Weight Loss Linked To Premature Death In Older Adults, New Study Finds


New research has shed light on the potential risks associated with weight loss in old age, suggesting that unintentional shedding of pounds could be linked to premature death.

A study published in the April 10 copy of JAMA Network Open examined the relationship between changes in body weight and longevity among health older adults, including 16,703 individuals aged 70 and above in Australia and 2,411 people aged 65 and older in the United States. Notably, none of the participants had known conditions associated with premature death in older adults, such as cardiovascular disease, dementia, physical disabilities, or life-limiting chronic illnesses.

Over an average follow-up period of 4.4 years, the study observed a concerning trend: weight loss of at least 5 percent was associated with a 33 percent higher mortality risk for men and a 26 percent higher mortality risk for women. Even more alarming was the discovery that weight loss of at least 10 percent led to an almost tripled mortality risk for men and a more than doubled mortality risk for women.

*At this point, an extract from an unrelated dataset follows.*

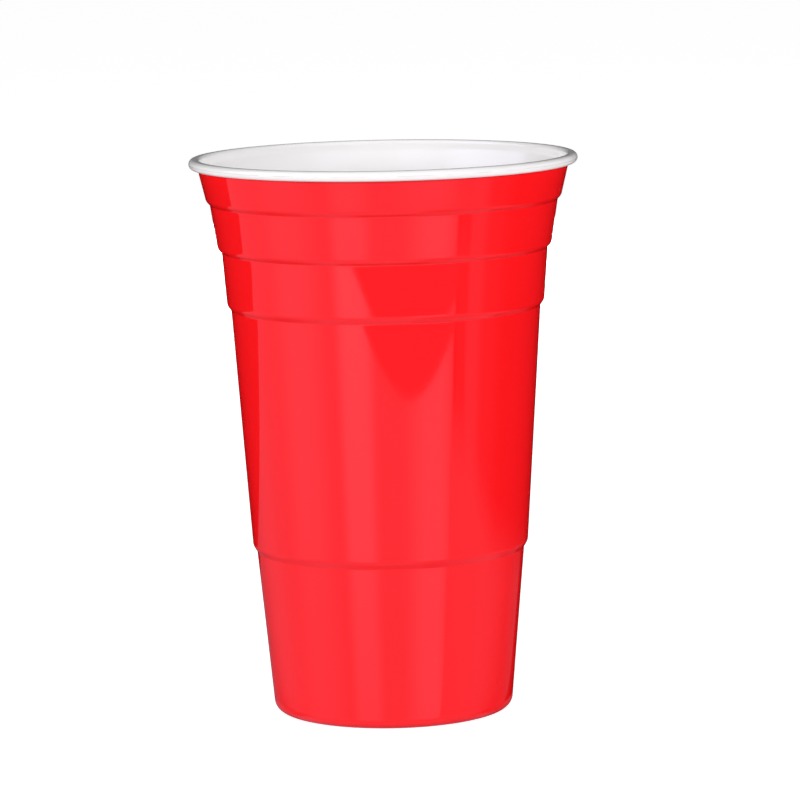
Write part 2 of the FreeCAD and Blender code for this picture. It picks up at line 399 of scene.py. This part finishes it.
class Rise:
    """A soft change: nothing up to start, the full amount from finish on, smooth in between."""

    def __init__(self, amount, start, finish):
        self.amount = amount
        self.start = start
        self.finish = finish

    def at(self, value):
        share = min(max((value - self.start) / (self.finish - self.start), 0.0), 1.0)
        return self.amount * share * share * (3 - 2 * share)


class Panel:
    """A soft panel: its level between left and right, fading over the blur beyond each."""

    def __init__(self, level, left, right, left_blur, right_blur):
        self.level = level
        self.fade_in = Rise(1.0, left - left_blur, left)
        self.fade_out = Rise(1.0, right, right + right_blur)

    def at(self, value):
        return self.level * self.fade_in.at(value) * (1 - self.fade_out.at(value))


def place_at(azimuth, radius, height):
    """A point round the cup. Azimuth 0 is towards the camera and + is to its right."""
    angle = math.radians(azimuth)
    return (radius * math.sin(angle), -radius * math.cos(angle), height)


def round_azimuth(column):
    """The azimuth on a sheet that runs all round the cup."""
    return 360.0 * column - 180.0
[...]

Senior research fellow at the School of Public Health and Preventive Medicine at Monash University in Melbourne, Australia, and lead study author, Sultana Monira Hussain, MBBS, PhD, MPH,  said, “It is important for older adults to be aware that even a small weight loss of 5 percent, especially in the absence of any evident disease, can significantly increase the risk of mortality.”

The implications of this finding are significant. If individuals experience unintentional weight loss, it is essential for them to consult their primary care provider promptly. Such weight loss might act as an early warning sign of undiagnosed health problems that could hasten death, explains Dr. Hussain.

Could Premature Death Be Caused By Unintentional Weight Loss?

Upon examining causes of death among older adults, the researchers uncovered a connection between weight loss and increased mortality from both cardiovascular disease and cancer.

For instance, a weight loss of at least 10 percent correlated with a more than tripled risk of death from cancer among men and an almost tripled risk for women. Similarly, weight loss of at least 10 percent was associated with a more than tripled risk of death from cardiovascular disease among men and an almost doubled risk for women.

However, it’s important to note that the study was not a controlled experiment designed to establish a direct causal relationship between weight loss and premature death.

One major limitation of the study is that researchers lacked the necessary data on why people lost weight. Although, the team did note that weight loss surgery – which is a main cause of weight loss for younger individuals – is hardly ever done in older adults.

Another limitation of the study is that the research team lacked data on any changes that may have occurred in their physical activity levels, which could have had an impact on both body weight and overall health throughout the study period.

Unintentional Weight Loss in Older Adults May Be Sign of Underlying Health Issues

Unintentional weight loss in older adults may signal underlying medical issues that require attention. Malnutrition could be one possible cause, leading to physical weakness, reduced mobility, fatigue, and heightened vulnerability to infections and chronic illnesses, explains Bellal Joseph, MD, a professor of surgery at the University of Arizona College of Medicine in Tucson. Notably, Dr. Joseph was not involved in the new study.

Additionally, weight loss might be indicative of frailty, a syndrome linked to the depletion of physiological reserves with age, resulting in an increased risk of falls, disability, and susceptibility to various stressors, Dr. Joseph adds.

Moreover, the loss of muscle mass due to weight loss can weaken the body and contribute to frailty among older adults. It can also be a sign of depression, anxiety, or other mental health issues, explains Dr. Joseph.

“If left untreated, any of these can lead to further physical decline and even premature death. Therefore, it is essential to consult with a doctor to determine the cause of the weight loss and take steps to address any underlying issues, even if the older adult appears to be healthy and has no chronic medical conditions,” Dr. Joseph says.

In summary, while the study underscores the potential risks of unintentional weight loss in old age, further research is needed to fully understand the underlying mechanisms and the most effective ways to address this concern among older adults.